Несмотря на то что эссе Беньямина посвящено фотографии и кинематографу, но не моде, логика его рассуждений о том, как результаты творческой деятельности переходят из области традиции в массовую культуру, вполне применима к производству одежды в современной системе моды. До второй половины XIX столетия, когда в Париже высокая мода получила статус особого института и утвердилась как индустрия, мода как таковая подчинялась контролю властей, издававших законы о допустимых расходах и роскоши. Ключевую роль также играли профессиональные гильдии портных, члены которых обладали основополагающими ремесленными навыками, такими как шитье, кройка, драпировка ткани, умения рисовальщика и гравера.

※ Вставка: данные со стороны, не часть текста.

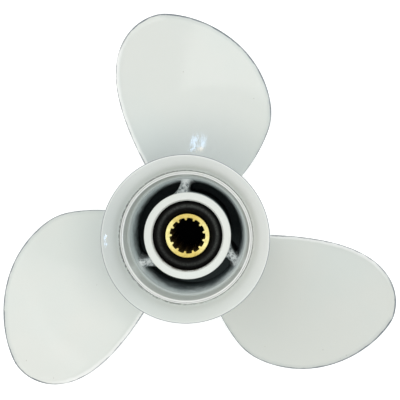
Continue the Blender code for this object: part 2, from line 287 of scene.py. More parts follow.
class Nodes:
    """A material's node tree, with short calls for the nodes that the finishes share."""

    def __init__(self, name):
        self.material = bpy.data.materials.new(name)
        self.material.use_nodes = True
        self.tree = self.material.node_tree
        self.shader = self.tree.nodes["Principled BSDF"]
        self.coordinates = self.tree.nodes.new("ShaderNodeTexCoord").outputs["Object"]

    def link(self, source, target):
        self.tree.links.new(source, target)

    def put(self, value, socket):
        """Sets a socket to a number or a colour, or links it to another node's output."""
        if isinstance(value, tuple):
            socket.default_value = (*value, 1.0)
        elif isinstance(value, (int, float)):
            socket.default_value = value
        else:
            self.link(value, socket)

    def math(self, operation, a, b=0.0, clamp=False):
        node = self.tree.nodes.new("ShaderNodeMath")
        node.operation = operation
        node.use_clamp = clamp
        self.put(a, node.inputs[0])
        self.put(b, node.inputs[1])
        return node.outputs[0]

    def plus(self, a, b):
        return self.math("ADD", a, b)

    def minus(self, a, b):
        return self.math("SUBTRACT", a, b)

    def times(self, a, b):
        return self.math("MULTIPLY", a, b)

    def ramp(self, value, low, high, to_low=0.0, to_high=1.0):
        """to_low where value is low or less, to_high where it is high or more, eased between."""
        node = self.tree.nodes.new("ShaderNodeMapRange")
        node.interpolation_type = "SMOOTHSTEP"
        self.put(value, node.inputs["Value"])
        node.inputs["From Min"].default_value = low
        node.inputs["From Max"].default_value = high
        node.inputs["To Min"].default_value = to_low
        node.inputs["To Max"].default_value = to_high
        return node.outputs["Result"]

    def noise(self, scale, detail=2.0, roughness=0.5):
        node = self.tree.nodes.new("ShaderNodeTexNoise")
        node.inputs["Scale"].default_value = scale
        node.inputs["Detail"].default_value = detail
        node.inputs["Roughness"].default_value = roughness
        self.link(self.coordinates, node.inputs["Vector"])
        return node.outputs["Fac"]

    def cells(self, scale):
        """Distance to the nearest cell centre, in cells, and that cell's own random number."""
        node = self.tree.nodes.new("ShaderNodeTexVoronoi")
        node.inputs["Scale"].default_value = scale
        self.link(self.coordinates, node.inputs["Vector"])
        split = self.tree.nodes.new("ShaderNodeSeparateColor")
        self.link(node.outputs["Color"], split.inputs["Color"])
        return node.outputs["Distance"], split.outputs["Red"]

    def specks(self, scale, size, share):
        """1 inside small round specks that sit in a share of the cells."""
        distance, chance = self.cells(scale)
        inside = self.ramp(distance, size * 0.6, size, 1.0, 0.0)
        return self.times(inside, self.math("LESS_THAN", chance, share))

    def place(self):
        """Radius from the axis, height, and angle round the axis of the shaded point."""
        split = self.tree.nodes.new("ShaderNodeSeparateXYZ")
        self.link(self.coordinates, split.inputs[0])
        x, y, z = split.outputs
        squares = self.plus(self.times(x, x), self.times(y, y))
        return self.math("SQRT", squares), z, self.math("ARCTAN2", y, x)

    def towards(self, angle, direction):
        """1 on the side of the axis that lies in a direction, -1 on the opposite side."""
        return self.math("COSINE", self.minus(angle, direction))

    def attribute(self, name):
        """The named number that the mesh carries per point."""
        node = self.tree.nodes.new("ShaderNodeAttribute")
        node.attribute_name = name
        return node.outputs["Fac"]

    def mix(self, factor, a, b):
        """Colour a where factor is 0, colour b where it is 1."""
        node = self.tree.nodes.new("ShaderNodeMix")
        node.data_type = "RGBA"
        self.put(factor, node.inputs[0])
        self.put(a, node.inputs[6])
        self.put(b, node.inputs[7])
        return node.outputs[2]

    def bump(self, height, strength, distance, normal=None):
        node = self.tree.nodes.new("ShaderNodeBump")
        node.inputs["Strength"].default_value = strength
        node.inputs["Distance"].default_value = distance
        self.link(height, node.inputs["Height"])
        if normal is not None:
            self.link(normal, node.inputs["Normal"])
        return node.outputs["Normal"]

    def set(self, **values):
        """Sets the shader's own sockets, each named with _ for a space."""
        for name, value in values.items():
            self.put(value, self.shader.inputs[name.replace("_", " ")])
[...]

Мода была вотчиной аристократической элиты: представители верхушки общества, которые могла себе позволить посещать салоны кутюрье и заказывать одежду у лучших портных, задавали тон и вводили новые тенденции. Модельер Чарльз Фредерик Ворт (1825–1895) положил начало индустрии моды, свободной от диктата гильдий; именно благодаря ему сложился образ кутюрье – виртуоза своего дела, наделенного непревзойденным талантом истинного творца. Соответственно, вещи, создаваемые кутюрье, приобрели печать подлинности. Существовавшие на протяжении столетий представления о статусе мастера и оригинальности авторской работы, понятные и естественные для членов гильдий, оказались слишком узкими для Ворта. Он считал, что кутюрье достоин называться художником. И настаивал на том, что разница между его творениями и признанными произведениями искусства не более чем формальна и сводится к техническим нюансам. Может ли в таком случае модная одежда притязать на обладание аурой и что вообще такое аура, по мысли Беньямина?
Согласно его мнению, аура скорее зависит от уникальности произведения искусства, которая определяется его качеством и ценностью, и в меньшей степени от его удаленности от зрителя. Эта удаленность определяется не расстоянием между объектом и тем, кто на него смотрит, но психологической недоступностью и авторитетом, основанным на том, какое место данному произведению отводят традиция и канон. Беньямин утверждает, что включение произведения в канон равнозначно его вовлечению в культовые практики и ритуалы. Он пишет: «Первоначальный способ помещения произведения искусства в традиционный контекст нашел выражение в культе; древнейшие произведения искусства возникли <…> чтобы служить ритуалу <…>. Иными словами, уникальная ценность „подлинного“ произведения искусства основывается на ритуале…»63
(Benjamin 2008: 24).В связи с рассуждениями Беньямина о фетишизации произведений искусства, которая является результатом не создания их, а перемещения в иной контекст, на ум приходит статья Элизабет Уилсон «Магическая мода» (Wilson 2004). Уилсон прослеживает связи между искусством и модой, используя метафорический образ платья, обладающего магическими свойствами, и опираясь на концепции товарного фетишизма, изложенные в работах Беньямина и Маркса. Исследовательница доказывает, что в светских обществах одежда, сшитая на заказ у модного портного, – это нечто большее чем символ социального статуса, поскольку воображение наделяет ее множеством других символических качеств. «Именно потому, что мы живем в обществе, где господствуют капитал и потребление, – пишет Уилсон, – мы принуждаем материальные предметы служить символическому олицетворению ценностей, далеких от материализма. В том числе предрассудков, магических верований и идей мистического свойства. Выражая или воплощая их, предметы [одежды] становятся светским аналогом религиозных фетишей» (Ibid.: 378). Дот тех пор пока произведение искусства остается фетишем – удаленным и недосягаемым объектом, исполненным иррациональной силы, – в культуре ему отводится место святыни, и право прикоснуться к нему имеет лишь привилегированное меньшинство. Взглянув с этой точки зрения на сшитый по индивидуальным меркам штучный предмет одежды, можно заметить, что, будучи уникальным и аутентичным произведением, вознесенным до статуса от-кутюр и символа неких особых достоинств, он приобретает черты объекта культового поклонения. Но в эпоху массовой воспроизводимости, которую делают возможной индустриализация и развитие эффективных технологий, мода, так же как произведение искусства, о котором пишет Беньямин, утрачивает свою уникальность. Мода освобождается от своей изначальной исключительности. Мода становится демократичной.